10.0.0.3 is the keepalived VIP.

If node 1 (10.0.0.4) is up, it responds to 10.0.0.3. If node 1 is down, node 2 (10.0.0.5) takes over for 10.0.0.3. If node 1 and node 2 are down, node 3 takes over for 10.0.0.3.

Wildcard A record: *.home.42u.dev -> 10.0.0.3. This means anything.home.42u.dev will be sent to the Traefik "cluster".

Packer

Packer is used to automate the build process for VM templates (for Windows Server and Alma Linux).

This is set up via a GitLab pipeline. Any time there is a change to the packer template code, GitLab triggers a pipeline to run packer and rebuild the template.

For Linux: updates, SSH keys, base package installs, etc. are performed within packer. When the template is deployed to a new VM, these settings are already in-place.

For Windows: things like updates, WinRM configuration, and other modifications take place during packer's build process.

No need to manually create a new VM, install Windows, run Windows Updates, run PowerShell commands, then sysprep. Packer handles all of this and allows for the deployed VM (from the packer-generated template) to be customized (e.g. assigning it an IP address and hostname) when deployed.

Vault

Hashicorp Vault is used to centrally store and manage secrets. SSH keys, API tokens, service accounts, etc. live here and are encrypted at rest.

Integrations for Ansible Automation Platform and Terraform, as an example, can be leveraged to automate secret retrieval.

This eliminates the need to store secrets in a .env file, or even worse, plain text.

Reminder

This is a friendly reminder to check your repos/codebase for any exposed secrets!

Vault is hosted on 3 VM nodes using the integrated Raft storage component for a highly available cluster. Traefik load balances the API requests between the nodes. In this particular case, Traefik operates in passthrough mode, so true end-to-end encryption is achieved. SSL is terminated on each node instead of handled by Traefik.

Veeam

Veeam is used to backup VMs and PCs. Each backup has 2 copies stored on-site, while one is sent off-site for critical resources.

VMs are backed up using vSphere tags. This allows for easier management and standardization of backups.

Example
  1. Ansible VM is backed up with Veeam to the primary backup target.
  2. A backup copy job copies this backup from the primary target to the secondary target.
  3. Another backup copy job copies this backup to an offsite backup target.

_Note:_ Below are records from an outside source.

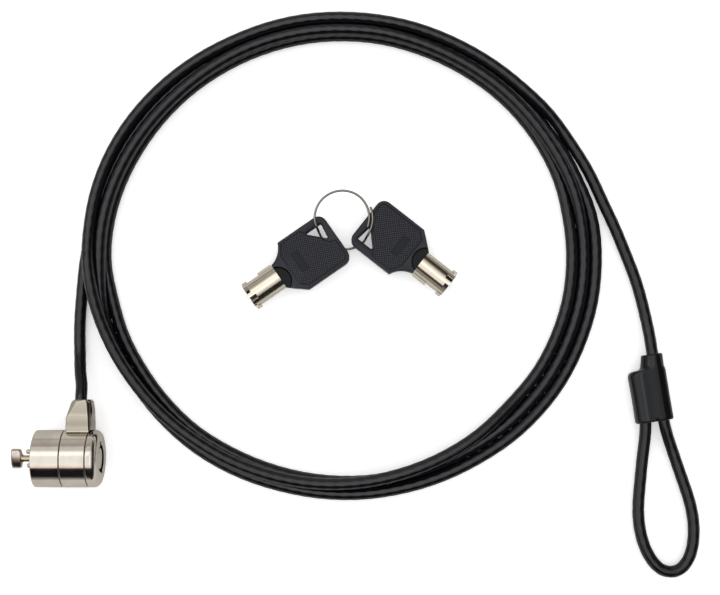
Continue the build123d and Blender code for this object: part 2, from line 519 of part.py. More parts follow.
# pocket for the crimp
for x in STRANDS:
    boot = boot - ycyl(CRIMP_R + 0.02, CRIMP_START - 0.02, CRIMP_END + 0.02, x)
boot = boot - Pos(0, CRIMP_MID, 0) * Box(4.22, CRIMP_LEN + 0.04, 3.24)
# strand holes; only the +X strand runs out through the sleeve
for x, hole_end in zip(STRANDS, (CRIMP_END, 40)):
    boot = boot - ycyl(CABLE_R + 0.1, -3, hole_end, x)
for x in STRANDS:
    mouth = Plane(origin=(x, -0.4, 0), x_dir=(1, 0, 0), z_dir=(0, 1, 0))
    boot = boot - mouth * Cone(3.0, CABLE_R, 2.0, align=FROM_BASE)
save(crimp_plane * boot, "loop_boot")


# ---------------------------------------------------------------- keys
# Own frame: X along the key, tube at x < 0 and bow at x > 0.
def key_tube():
    """Tube with half-round cuts in its end, lugs, a rib, an inner nib and a flat tang."""
    tube = xcyl(KEY_TUBE_R, -KEY_TUBE_LEN, 0.0)
    tube = tube - xcyl(KEY_BORE_R, -KEY_TUBE_LEN - 1, -KEY_WEB_T)
    for i, depth in enumerate(KEY_CUT_DEPTHS):
        y, z = polar(KEY_TUBE_R + 0.1, KEY_CUT_START + PIN_PITCH * i)
        tube = tube - xcyl(KEY_CUT_R, -KEY_TUBE_LEN - 1, -KEY_TUBE_LEN + depth, y, z)
    for side in (1, -1):
        lug = Box(1.9, 1.3, 1.4)
        tube = tube + Pos(-KEY_TUBE_LEN + 1.2, side * (KEY_TUBE_R + 0.05), 0) * lug
    rib = Pos(-2.9, KEY_TUBE_R, 0) * Box(5.4, 1.4, 1.6)
    nib = Pos(-KEY_TUBE_LEN + 3.2, -KEY_BORE_R + 0.1, 0) * Box(2.4, 1.0, 1.0)
    tang = Pos(TANG_X, 0, 0) * Box(9.6, 6.0, 2.0)
    return tube + rib + nib + tang


def key_bow():
    """Moulded bow with a triangular ring hole and recessed faces."""
    sides = Polyline(
        (0, 4.5, 0), (0, -4.5, 0), (6.0, -9.5, 0), (24.1, -9.5, 0), (24.1, 9.7, 0), (6.1, 9.7, 0)
    )
    arc = ThreePointArc((6.1, 9.7, 0), (3.75, 6.35, 0), (0, 4.5, 0))
    bow = extrude(make_face(Curve() + [sides, arc]), BOW_T / 2, both=True)
    bow = fillet(bow.edges().filter_by(Axis.Z).filter_by(lambda e: e.center().X > 20), 3.0)
    shoulder = bow.edges().filter_by(Axis.Z).filter_by(
        lambda e: 5 < e.center().X < 7 and e.center().Y < 0
    )
    bow = fillet(shoulder, 0.8)
    bow = fillet(bow.edges().filter_by(lambda e: abs(abs(e.center().Z) - BOW_T / 2) < 0.01), 0.4)

    hole_outline = Polyline((22.1, 6.9), (21.3, 0.9), (15.4, 6.9), close=True)
    hole = extrude(make_face(hole_outline), 6, both=True)
    bow = bow - fillet(hole.edges().filter_by(Axis.Z), 0.4)

    panel = Polyline(
        (7.1, -8.1), (22.7, -8.1), (22.7, -0.6), (15.0, 8.3), (6.9, 8.3), (4.7, 4.6), (4.7, -5.0),
        close=True,
    )
    for side in (1, -1):
        face_z = side * BOW_T / 2
        bow = bow - Pos(0, 0, face_z) * extrude(make_face(panel), 0.22, both=True)
        # deeper oblong recess in the panel, and a round scoop at the tube end
        bow = bow - Pos(8.8, 0, side * (BOW_T / 2 - 0.2)) * Box(2.4, 7.2, 0.5)
        bow = bow - Pos(-1.2, -1.2, face_z) * Cylinder(4.9, 2.2)
    return bow - Pos(TANG_X, 0, 0) * Box(9.64, 6.02, 2.02)


tube = key_tube()
bow = key_bow()
for name, ((x, y), heading) in KEYS.items():
    key_plane = Plane(origin=(x, y, KEY_AXIS_Z), x_dir=(*heading, 0), z_dir=(0, 0, 1))
    save(key_plane * tube, f"key_{name}_tube")
    save(key_plane * bow, f"key_{name}_bow")


# ---------------------------------------------------------------- key ring
def hole_about_ring(key):
    """Angle and distance of a key's ring hole from the ring's centre."""
    (x, y), (heading_x, heading_y) = key
    along, across = RING_HOLE
    dx = x + heading_x * along - heading_y * across - RING_CENTRE[0]
    dy = y + heading_y * along + heading_x * across - RING_CENTRE[1]
    return math.degrees(math.atan2(dy, dx)) % 360, math.hypot(dx, dy)


deg_a, dist_a = hole_about_ring(KEYS["a"])
deg_b, dist_b = hole_about_ring(KEYS["b"])
Z_TOP, Z_MID, Z_LOW = -2.25, KEY_AXIS_Z, -9.0

# Wire stations: degrees, radius, z. The wire dives through one bow, passes under
# both, comes up through the other and overlaps its own start.
RING_STATIONS = (
    (-20, 9.1, Z_TOP), (0, 9.15, Z_TOP), (20, 9.25, Z_TOP), (45, 9.45, -2.1),
    (70, 9.55, -2.0), (95, 9.55, -1.95), (120, 9.55, -2.0), (145, 9.55, -2.1),
    (170, 9.5, Z_TOP), (deg_a - 18, 9.35, Z_TOP), (deg_a - 8, dist_a + 0.05, -2.75),
    (deg_a, dist_a, Z_MID), (deg_a + 8, dist_a + 0.03, -7.9), (deg_a + 18, 9.3, Z_LOW),
    (245, 9.4, Z_LOW), (265, 9.6, Z_LOW), (285, 9.9, Z_LOW),
    (deg_b - 17, dist_b - 0.1, Z_LOW), (deg_b - 8, dist_b, -7.9), (deg_b, dist_b, Z_MID),
    (deg_b + 8, dist_b, -2.75), (deg_b + 17, dist_b, Z_TOP),
    (355, 10.3, Z_TOP), (370, 10.3, Z_TOP), (383, 10.35, Z_TOP),
)
ring_points = []
for degrees, radius, z in RING_STATIONS:
    dx, dy = polar(radius, degrees)
    ring_points.append(Vector(RING_CENTRE[0] + dx, RING_CENTRE[1] + dy, z))
ring_wire = Wire([Edge.make_spline(ring_points)])
ring_section = Plane(origin=ring_wire @ 0, z_dir=ring_wire % 0) * Circle(RING_WIRE_R)
save(Solid.sweep(ring_section.face(), ring_wire), "key_ring")
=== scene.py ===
"""Laptop cable lock with a coiled cable and two tubular keys on a ring, built round its CAD parts.

Z is up and everything lies on the floor. The barrel runs along +X from its nose at x = 0, the
collar's neck points along +Y, and the coil and keys lie beyond it. Tables and meshes are in
millimetres; piece() scales them to metres. Materials, lights and camera are in metres.
"""
import math

import bmesh
import bpy
import numpy as np
from mathutils import Matrix, Vector

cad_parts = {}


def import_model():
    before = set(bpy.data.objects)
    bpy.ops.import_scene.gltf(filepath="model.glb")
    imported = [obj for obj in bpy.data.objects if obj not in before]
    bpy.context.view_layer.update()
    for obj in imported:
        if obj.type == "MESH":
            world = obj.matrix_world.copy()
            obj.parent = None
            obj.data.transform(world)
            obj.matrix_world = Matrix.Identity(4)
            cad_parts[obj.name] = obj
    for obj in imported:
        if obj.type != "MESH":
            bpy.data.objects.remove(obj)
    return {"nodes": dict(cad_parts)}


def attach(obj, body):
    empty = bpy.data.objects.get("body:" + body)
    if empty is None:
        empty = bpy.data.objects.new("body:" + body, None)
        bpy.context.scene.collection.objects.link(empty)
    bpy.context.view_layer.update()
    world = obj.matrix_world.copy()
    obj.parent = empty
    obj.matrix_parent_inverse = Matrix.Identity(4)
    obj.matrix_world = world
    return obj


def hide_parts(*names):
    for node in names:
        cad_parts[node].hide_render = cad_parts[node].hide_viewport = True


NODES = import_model()["nodes"]
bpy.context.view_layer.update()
MM = 0.001
FLOOR_Z = -9.53

# Barrel, shared with the CAD
BARREL_R, BARREL_LEN = 9.5, 21.6
FRONT_LEN = 9.35
WASHER_T = 0.3
COLLAR_START, COLLAR_END = FRONT_LEN + WASHER_T, 17.8
CAP_START = COLLAR_END + WASHER_T
SPIGOT_R, SPIGOT_BORE_R, SPIGOT_END = 7.6, 6.5, 19.4
COLLAR_BORE_R = 7.68
SPINDLE_R, SPINDLE_HOLE_R = 1.1, 1.16
ROLL = math.radians(18.0)            # turn of the T-bar, pins and keyway about X
ROLLED = Matrix.Rotation(ROLL, 4, "X")
BARREL_SEGS = 224

# Neck on the swivel collar
NECK_X, NECK_BASE_Y, NECK_TOP_Y, NECK_HALF_Z = 14.5, 9.38, 19.65, 4.4

# Keys: position of the tube's axis and direction of the bow
KEY_AXIS_Z = -5.1
KEYS = {"a": ((80.095, 61.357), (0.8210, 0.5709)), "b": ((128.476, 66.062), (-0.7840, 0.6207))}
RING_HOLE = (19.95, 5.05)            # where the ring passes through a bow
RING_CENTRE = (101.76, 81.0)

# Crimp: position, direction, and offset of each strand from its middle
CRIMP_POS, CRIMP_DIR, STRAND = (207.33, 12.22, -5.3), (0.98937, 0.14544), 3.067

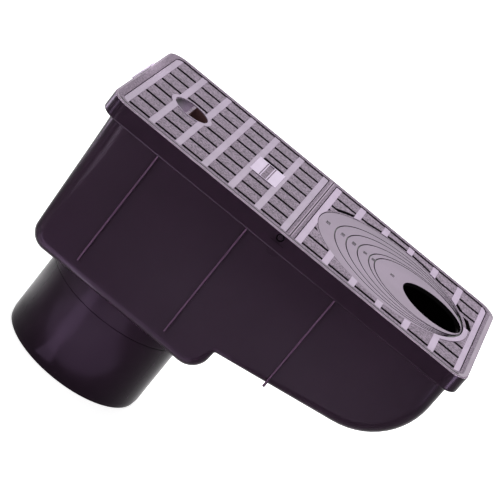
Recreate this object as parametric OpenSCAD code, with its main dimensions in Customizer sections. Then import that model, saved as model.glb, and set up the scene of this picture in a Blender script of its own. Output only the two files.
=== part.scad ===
// Rainwater gully with an odour trap, a leaf basket and a two-part slotted cover.
// Pieces are drawn from the cover: x runs from its left end, z goes down from its top.
// placed() then moves them so that the origin is the outlet's axis at its lower end.

/* [Cover] */
// Length of the cover
cover_l = 300; // [280:1:320]
// Width of the cover
cover_w = 168; // [160:1:176]
// Corner radius of the cover
cover_r = 14; // [10:1:18]
// Width of each grate bar
bar_w = 5.1; // [4:0.1:6]
// Distance from one grate bar to the next
bar_pitch = 22.45; // [22:0.05:22.6]
// Width of each slot
slot_w = 4.2; // [3.6:0.2:4.6]
// Distance from one slot to the next across the cover
slot_pitch = 21.6; // [21:0.1:22]

/* [Body] */
// Height from the outlet's end to the cover's top
total_h = 198; // [190:1:210]
// Distance from the cover's left end to the outlet's axis
outlet_x = 84.5; // [82:0.5:88]
// Outside diameter of the outlet
outlet_d = 110; // [108:1:112]
// Wall thickness of the moulding
wall = 3; // [2.4:0.2:3.4]
// Depth of the deep chamber's floor below the cover's top
floor_z = 123.5; // [120:0.5:126]
// Height of the collar around the cover
collar_h = 12.4; // [11:0.2:14]
// Slope of the drafted walls, in mm for each mm of depth
draft = 0.055; // [0.03:0.005:0.07]

/* [Ring plate] */
// Pipe sizes that the break-out rings fit
ring_pipes = [125, 110, 100, 90, 80, 75];
// Pipe size of the open hole
hole_pipe = 50; // [40:1:50]
// Free play around a pipe, on its diameter
pipe_play = 1.6; // [1:0.1:2]
// Place along the cover where the rings nearly touch
tangent_x = 283.5; // [282:0.5:284]
// Width of the break-out grooves
groove_w = 0.9; // [0.6:0.1:1]

/* [Trap] */
// Lean of the flap's seat past upright, in degrees
seat_lean = 12; // [8:1:15]
// Width of the flap
flap_w = 60; // [50:1:62]
// Length of the flap below its hinge
flap_l = 46; // [40:1:48]
// Diameter of the hinge pin
pin_d = 3; // [2.5:0.5:4]

/* [Hidden] */
$fn = 96;
eps = 0.01;
arc_steps = 8;

half_l = cover_l / 2;
half_w = cover_w / 2;

// Cover frame
flange_t = 1;
bevel = 0.6;
rim_w = 5.8;
end_rim_w = 6.6;
crossbar_w = 6.6;
window_r = 8.2;
frame_depth = 9.5;
skirt_gap = 3.2;
ledge_w = 2.6;
ledge_t = 2.2;
under_grow = 0.6;
lip_l = 57;
lip_out = 0.9;

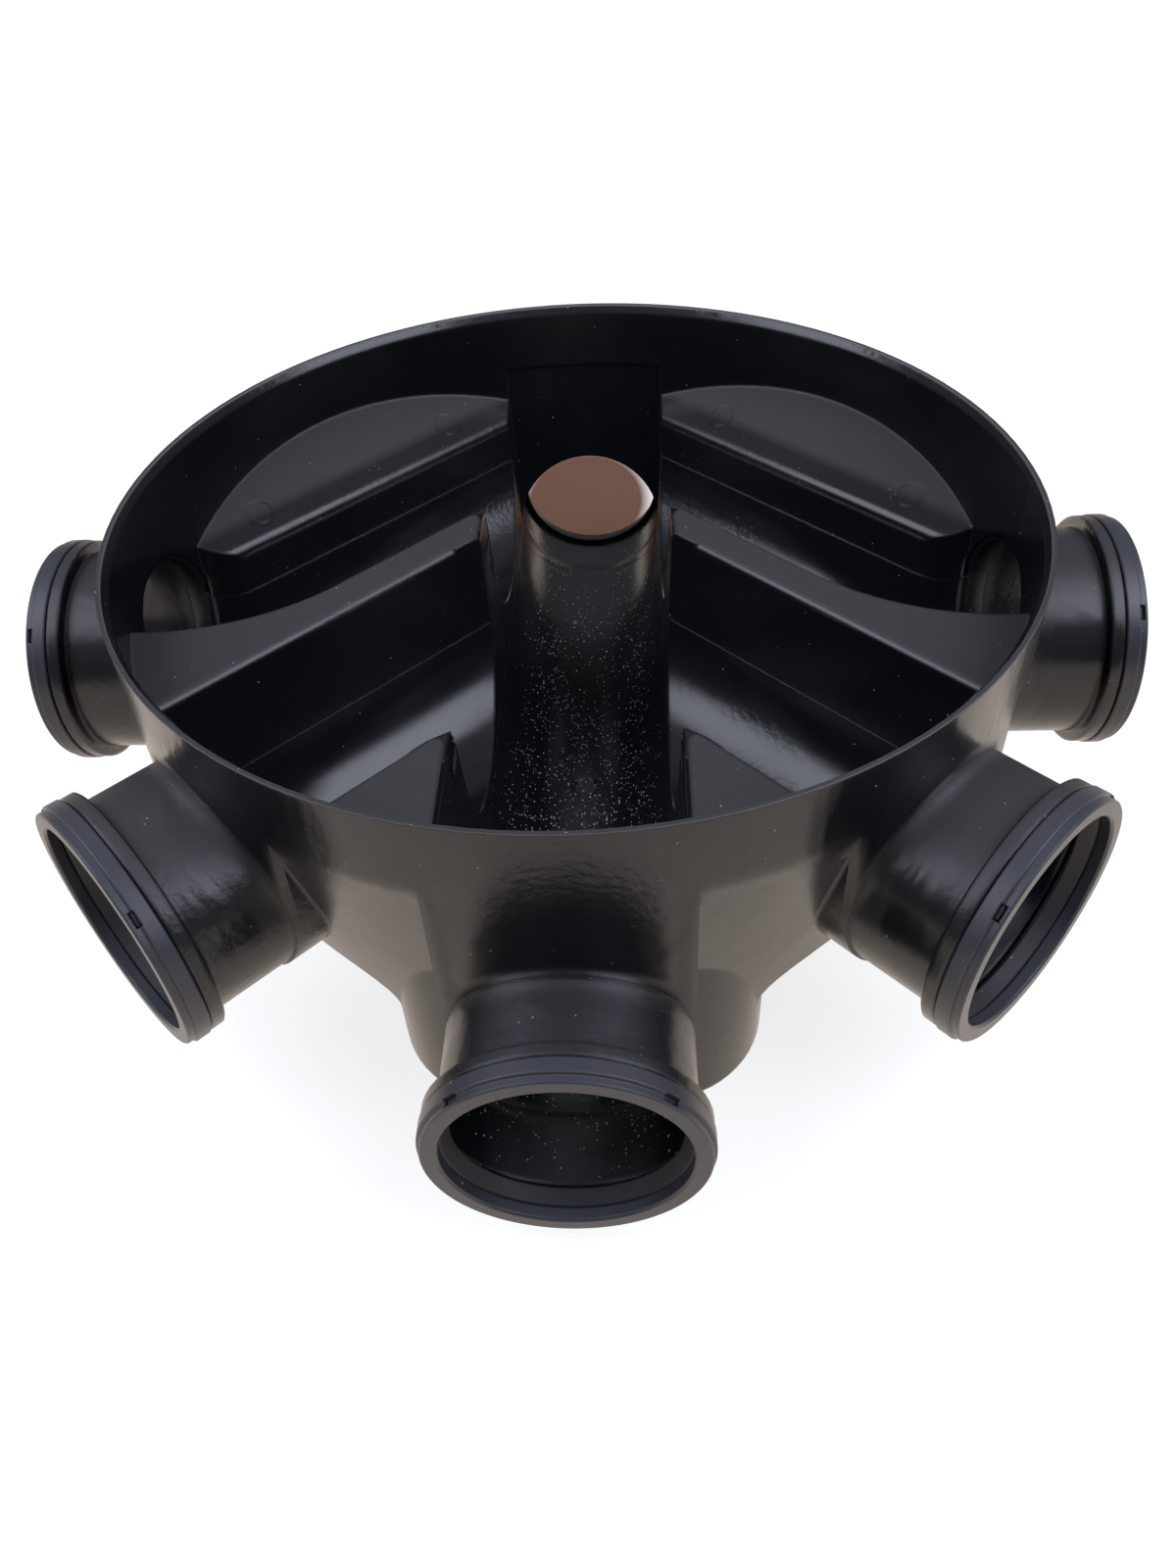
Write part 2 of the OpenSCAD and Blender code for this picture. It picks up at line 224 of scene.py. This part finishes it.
# injection moulded plastic or rubber: a satin skin with the marks of moulding, storage and use
def mouldedPlastic(name, look):
    mat, tree = newMaterial(name)
    place = add(tree, "ShaderNodeTexCoord").outputs["Object"]
    facing = add(tree, "ShaderNodeNewGeometry").outputs["Normal"]
    up = add(tree, "ShaderNodeSeparateXYZ", {0: facing}).outputs["Z"]
    at = add(tree, "ShaderNodeSeparateXYZ", {0: place})
    height = at.outputs["Z"]
    plan = add(tree, "ShaderNodeVectorMath", {0: place, 1: (1.0, 1.0, 0.0)},
               operation="MULTIPLY")
    out = add(tree, "ShaderNodeVectorMath", {0: plan}, operation="LENGTH").outputs["Value"]
    softNormal = roundedNormal(tree, out, height, look)

    # broad uneven sheen, fine grain, and orange peel that comes and goes
    patches = add(tree, "ShaderNodeTexNoise", {
        "Vector": place, "Scale": perMetre(skin["patchSize"]), "Detail": 5.0, "Roughness": 0.6})
    grain = add(tree, "ShaderNodeTexNoise", {"Vector": place, "Scale": perMetre(look["grain"]),
                                             "Detail": 2.0})
    grain = add(tree, "ShaderNodeMath", {0: grain, 1: look["grainDepth"]}, operation="MULTIPLY")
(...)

Ansible VM has a "Daily" tag attached to it. Veeam's "Daily" job backs up any VMs with the "Daily" tag.

Veeam is hosted on a Windows Server VM. This will soon be migrated to the new Linux-based software appliance.

Zabbix

Zabbix is used to monitor the lab's hardware and services.

Zabbix is hosted on an Alma Linux VM, using the bare-metal installation.

Most hardware is monitored via SNMP or native API templates. This includes equipment like switches, UPSes, and Dell iDRACs.

At the OS level, the Zabbix agent is utilized to pull deeper metrics and expose greater alerting capabilities.

Certain services and misc. resources (e.g. SSL certificates) are also monitored.

All alerts are sent to Pushover.

WireGuard

WireGuard VPN is used for secure remote access and site-to-site routing between local and cloud resources.